8. Once the season begins, keep those cameras active near your best stand locations. “I won’t even sit a spot until I see a deer show up on camera,” says Sichik. If all of a sudden you are seeing new bucks flood into an area where you have been watching others earlier in the season, you know the game is on and the boys are roaming in search of hot does. This is a clear sign you need to get off work, out of school and drop the chores to be in the woods and on your stand.
Are you having problems with your trail cams? Darin Stephens, senior product manager for trail cameras at Bushnell, sat down for a quick question and answer session and offered some interesting troubleshooting advice.

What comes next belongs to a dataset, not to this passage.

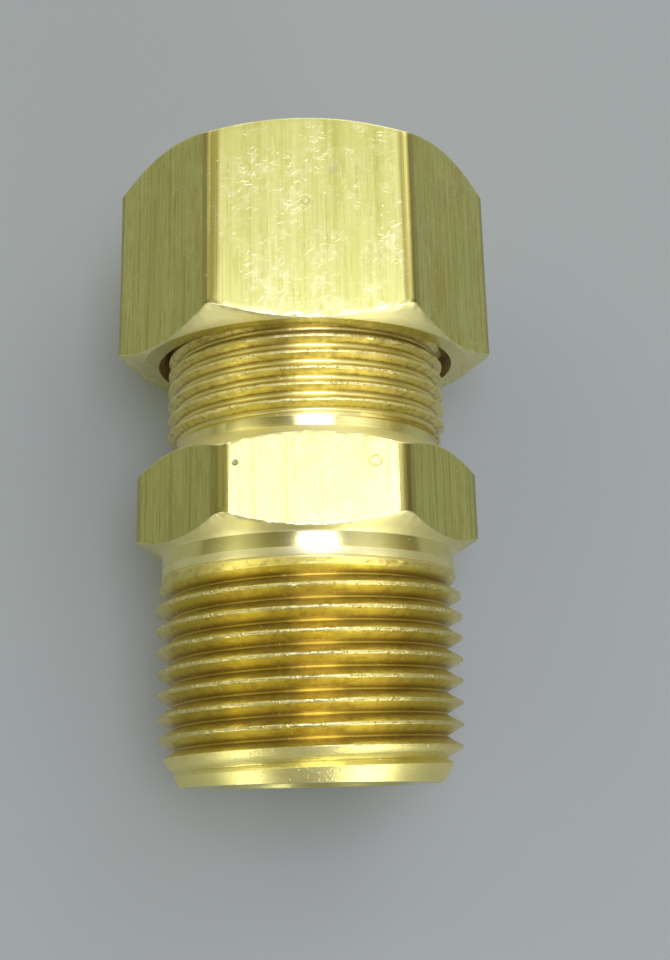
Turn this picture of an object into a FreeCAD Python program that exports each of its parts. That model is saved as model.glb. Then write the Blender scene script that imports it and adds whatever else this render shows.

Q. What is the most common thing to quit working on a trail camera or to wear out first that a hunter can possibly prevent?
A. Most people complain about battery life. The best way to make sure you get the best battery life is to pony up and buy the lithium AA batteries from Energizer (obviously a different size battery if that is what your camera uses). They are flat out the best available and will be well worth the extra few dollars spent.
Q. What is best way to store cameras when not in use for a long period of time?
A. The best way to store them is to keep them in a cool, dry place. Make sure any ports are closed, clamped or plugged and remove the batteries for storage.
Q. What is the best size SD card that I actually need to use in my camera?
A. I run 8GB cards primarily. They are cheap and allow several thousand images before filling up. If you do video, the 16GB card would be my first choice since the videos take up more space.
Q. Why do images sometimes appear blurry in evening and early morning shots?
A. Cameras vary, but the best way to avoid blurry images in the early morning or evening is to make sure the camera has a hood or shelf over the camera lens. Most often in warm humid mornings or damp early evenings, condensation can form like fog, especially in low lying areas such as creek beds. If it’s really humid, sometimes even the best design cannot keep dew from forming, but over time the dew will dissipate and the images should clear up.
Q. What is best way to ensure good night photographs, which tend to be the most blurry?
A. The best advice is to buy a camera that has options to choose different night-vision shutter speeds. This allows you to optimize the camera to your setup and adjust for the best images.
Q. What is best way to check a camera’s performance before the season? What should I be looking at?
A. I run through the setup menu and make sure all the screens show up and work properly. Then I put in a “clean” fully formatted (erased) SD card. I simply try a few shots and make sure the camera is taking images or video properly. Then I cover the light sensor to make it think it’s night and check to see if the night vision LEDs fire. This is the best way to make sure the basic functions are operating properly.